>>>>

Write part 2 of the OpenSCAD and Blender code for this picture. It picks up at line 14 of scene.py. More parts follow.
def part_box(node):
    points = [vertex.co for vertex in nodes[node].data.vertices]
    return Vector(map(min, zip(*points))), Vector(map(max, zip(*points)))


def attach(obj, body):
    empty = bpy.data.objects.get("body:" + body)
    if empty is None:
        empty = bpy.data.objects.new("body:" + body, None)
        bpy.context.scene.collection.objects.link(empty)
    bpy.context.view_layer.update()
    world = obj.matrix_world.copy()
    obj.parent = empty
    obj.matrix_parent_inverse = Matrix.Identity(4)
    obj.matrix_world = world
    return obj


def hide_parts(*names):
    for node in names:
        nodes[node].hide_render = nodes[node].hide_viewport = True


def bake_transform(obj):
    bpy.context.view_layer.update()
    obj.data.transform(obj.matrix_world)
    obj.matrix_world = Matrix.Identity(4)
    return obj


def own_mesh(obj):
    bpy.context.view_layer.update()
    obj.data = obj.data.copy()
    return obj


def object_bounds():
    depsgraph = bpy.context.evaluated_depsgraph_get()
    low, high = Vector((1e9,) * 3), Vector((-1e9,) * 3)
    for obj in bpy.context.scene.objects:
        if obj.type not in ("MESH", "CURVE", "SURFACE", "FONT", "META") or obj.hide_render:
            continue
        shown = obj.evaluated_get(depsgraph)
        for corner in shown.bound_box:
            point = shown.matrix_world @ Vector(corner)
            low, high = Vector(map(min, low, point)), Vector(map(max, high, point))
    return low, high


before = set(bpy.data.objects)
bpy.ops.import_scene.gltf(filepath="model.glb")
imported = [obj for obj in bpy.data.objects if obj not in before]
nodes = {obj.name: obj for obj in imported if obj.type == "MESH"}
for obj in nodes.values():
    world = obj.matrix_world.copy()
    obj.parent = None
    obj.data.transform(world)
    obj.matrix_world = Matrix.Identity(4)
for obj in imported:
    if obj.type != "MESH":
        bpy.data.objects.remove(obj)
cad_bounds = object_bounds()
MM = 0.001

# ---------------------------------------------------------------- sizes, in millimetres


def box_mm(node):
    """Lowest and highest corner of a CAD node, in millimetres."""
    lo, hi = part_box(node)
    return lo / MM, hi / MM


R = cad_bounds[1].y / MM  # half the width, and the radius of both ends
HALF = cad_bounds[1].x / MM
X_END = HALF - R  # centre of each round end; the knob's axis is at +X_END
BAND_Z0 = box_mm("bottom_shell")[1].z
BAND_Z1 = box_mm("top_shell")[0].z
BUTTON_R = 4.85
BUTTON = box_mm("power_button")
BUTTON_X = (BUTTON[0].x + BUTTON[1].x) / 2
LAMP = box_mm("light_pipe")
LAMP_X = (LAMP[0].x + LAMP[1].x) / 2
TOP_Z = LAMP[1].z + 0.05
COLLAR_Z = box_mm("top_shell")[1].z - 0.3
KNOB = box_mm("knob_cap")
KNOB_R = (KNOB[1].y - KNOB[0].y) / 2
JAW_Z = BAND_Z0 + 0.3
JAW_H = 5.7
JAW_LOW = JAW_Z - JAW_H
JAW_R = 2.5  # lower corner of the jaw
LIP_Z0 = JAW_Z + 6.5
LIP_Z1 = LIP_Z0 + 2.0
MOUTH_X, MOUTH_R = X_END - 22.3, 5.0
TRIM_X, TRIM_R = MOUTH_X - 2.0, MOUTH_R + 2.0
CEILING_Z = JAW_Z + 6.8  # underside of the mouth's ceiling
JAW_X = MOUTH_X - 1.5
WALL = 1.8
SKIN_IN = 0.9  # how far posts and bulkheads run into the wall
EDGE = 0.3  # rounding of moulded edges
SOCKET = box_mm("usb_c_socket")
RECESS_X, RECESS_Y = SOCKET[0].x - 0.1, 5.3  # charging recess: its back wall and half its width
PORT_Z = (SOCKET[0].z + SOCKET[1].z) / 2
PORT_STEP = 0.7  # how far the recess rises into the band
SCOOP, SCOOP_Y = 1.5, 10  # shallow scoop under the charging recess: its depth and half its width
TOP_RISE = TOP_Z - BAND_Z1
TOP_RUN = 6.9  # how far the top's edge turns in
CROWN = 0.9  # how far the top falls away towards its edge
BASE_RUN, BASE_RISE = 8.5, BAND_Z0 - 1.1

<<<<

## [BRIEF]
Each line of the listing should be copied exactly.

## [ANSWER IN FULL]
Write part 2 of the OpenSCAD and Blender code for this picture. It picks up at line 14 of scene.py. More parts follow.
def part_box(node):
    points = [vertex.co for vertex in nodes[node].data.vertices]
    return Vector(map(min, zip(*points))), Vector(map(max, zip(*points)))


def attach(obj, body):
    empty = bpy.data.objects.get("body:" + body)
    if empty is None:
        empty = bpy.data.objects.new("body:" + body, None)
        bpy.context.scene.collection.objects.link(empty)
    bpy.context.view_layer.update()
    world = obj.matrix_world.copy()
    obj.parent = empty
    obj.matrix_parent_inverse = Matrix.Identity(4)
    obj.matrix_world = world
    return obj


def hide_parts(*names):
    for node in names:
        nodes[node].hide_render = nodes[node].hide_viewport = True


def bake_transform(obj):
    bpy.context.view_layer.update()
    obj.data.transform(obj.matrix_world)
    obj.matrix_world = Matrix.Identity(4)
    return obj


def own_mesh(obj):
    bpy.context.view_layer.update()
    obj.data = obj.data.copy()
    return obj


def object_bounds():
    depsgraph = bpy.context.evaluated_depsgraph_get()
    low, high = Vector((1e9,) * 3), Vector((-1e9,) * 3)
    for obj in bpy.context.scene.objects:
        if obj.type not in ("MESH", "CURVE", "SURFACE", "FONT", "META") or obj.hide_render:
            continue
        shown = obj.evaluated_get(depsgraph)
        for corner in shown.bound_box:
            point = shown.matrix_world @ Vector(corner)
            low, high = Vector(map(min, low, point)), Vector(map(max, high, point))
    return low, high


before = set(bpy.data.objects)
bpy.ops.import_scene.gltf(filepath="model.glb")
imported = [obj for obj in bpy.data.objects if obj not in before]
nodes = {obj.name: obj for obj in imported if obj.type == "MESH"}
for obj in nodes.values():
    world = obj.matrix_world.copy()
    obj.parent = None
    obj.data.transform(world)
    obj.matrix_world = Matrix.Identity(4)
for obj in imported:
    if obj.type != "MESH":
        bpy.data.objects.remove(obj)
cad_bounds = object_bounds()
MM = 0.001

# ---------------------------------------------------------------- sizes, in millimetres


def box_mm(node):
    """Lowest and highest corner of a CAD node, in millimetres."""
    lo, hi = part_box(node)
    return lo / MM, hi / MM


R = cad_bounds[1].y / MM  # half the width, and the radius of both ends
HALF = cad_bounds[1].x / MM
X_END = HALF - R  # centre of each round end; the knob's axis is at +X_END
BAND_Z0 = box_mm("bottom_shell")[1].z
BAND_Z1 = box_mm("top_shell")[0].z
BUTTON_R = 4.85
BUTTON = box_mm("power_button")
BUTTON_X = (BUTTON[0].x + BUTTON[1].x) / 2
LAMP = box_mm("light_pipe")
LAMP_X = (LAMP[0].x + LAMP[1].x) / 2
TOP_Z = LAMP[1].z + 0.05
COLLAR_Z = box_mm("top_shell")[1].z - 0.3
KNOB = box_mm("knob_cap")
KNOB_R = (KNOB[1].y - KNOB[0].y) / 2
JAW_Z = BAND_Z0 + 0.3
JAW_H = 5.7
JAW_LOW = JAW_Z - JAW_H
JAW_R = 2.5  # lower corner of the jaw
LIP_Z0 = JAW_Z + 6.5
LIP_Z1 = LIP_Z0 + 2.0
MOUTH_X, MOUTH_R = X_END - 22.3, 5.0
TRIM_X, TRIM_R = MOUTH_X - 2.0, MOUTH_R + 2.0
CEILING_Z = JAW_Z + 6.8  # underside of the mouth's ceiling
JAW_X = MOUTH_X - 1.5
WALL = 1.8
SKIN_IN = 0.9  # how far posts and bulkheads run into the wall
EDGE = 0.3  # rounding of moulded edges
SOCKET = box_mm("usb_c_socket")
RECESS_X, RECESS_Y = SOCKET[0].x - 0.1, 5.3  # charging recess: its back wall and half its width
PORT_Z = (SOCKET[0].z + SOCKET[1].z) / 2
PORT_STEP = 0.7  # how far the recess rises into the band
SCOOP, SCOOP_Y = 1.5, 10  # shallow scoop under the charging recess: its depth and half its width
TOP_RISE = TOP_Z - BAND_Z1
TOP_RUN = 6.9  # how far the top's edge turns in
CROWN = 0.9  # how far the top falls away towards its edge
BASE_RUN, BASE_RISE = 8.5, BAND_Z0 - 1.1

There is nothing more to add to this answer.